Yeah brokers “landman” for oil, always paint the rosiest pictures. When your income is based on sales, you have to get people to buy/sell.
I agree 100%. Every single financial model is wrong as soon as it gets underwritten. However, it is still good practice to understand modeling. Hell, every professional investment is dictated by one, especially PE and VC (which is what drilling a well is!).
I have heard of horror stories of royalty owners not getting checks. It seems like the reasons varied from outright fraud where companies simply did not pay, to post-production expenses eating into any profit.
“They hope you don’t realize the future potential.”.
Come on … $10,000 doesn’t seem out of line for 7W acreage that is that far north and in an urban setting.
An alternative is they are making a fair offer based on risk, timing and returns and are realistic about the future potential. Just because some public company says everything si great and all the acreage works doesn’t mean it true…
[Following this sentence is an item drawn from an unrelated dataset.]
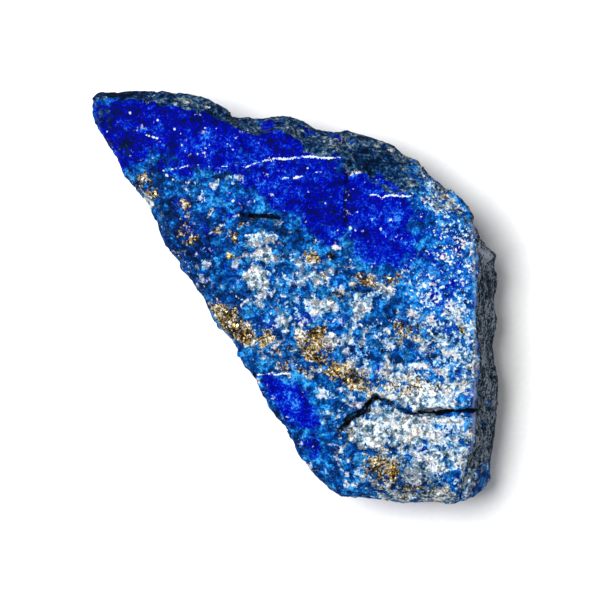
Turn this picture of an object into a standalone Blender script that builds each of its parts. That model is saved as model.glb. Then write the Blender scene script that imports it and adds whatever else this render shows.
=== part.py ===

While you are fortunate that Paloma filed a location exception, the timing until the mythical mulitwell density project is highly uncertain with a P.E. backed group like Paloma. That’s generally not the typical P.E. model, even as the PE model is changing. So if time value of money is meaningless, then you definitely can wait for Paloma to flip their acreage, go public and come back and drill, or be happy to gain a step up in basis and fear Capital Gains tax - which may or may not be 15%-20% depending on you ordinary income.
Which by the way you will have to pay ordinary income tax on your royalties.
Furthermore the costs of acquiring a small parcel is much higher than a larger parcel as the cost to run title isn’t much different for one acre or one hundred acres. The reality is you likely got blanket offer letters based on the regulatory filings and when they hear how many acres you have, most of those that sent letters will not be able to transact at a reasonable price per acre due to transaction costs. There simply isn’t enough acres to spread title and legal fees across.
I can go on and on, but that was a disappointing statement.
So True Jeffrey, when someone has to go out & run the title doesn’t matter how many or how few the acres are, cost is the same so what does matter is how many acres the cost gets spread over. And then if there are legal costs (like we had), for the court and a lawyer if you have only a couple of acres the legal fees could be as much as you get on a deal (selling).
The reason the number of acres matters, is because someone isn’t going to spend the money to run title if they think there’s a very small amount of acreage. Alternatively, they can make a very low bid assuming the risk of title and that on occasion they will be wrong.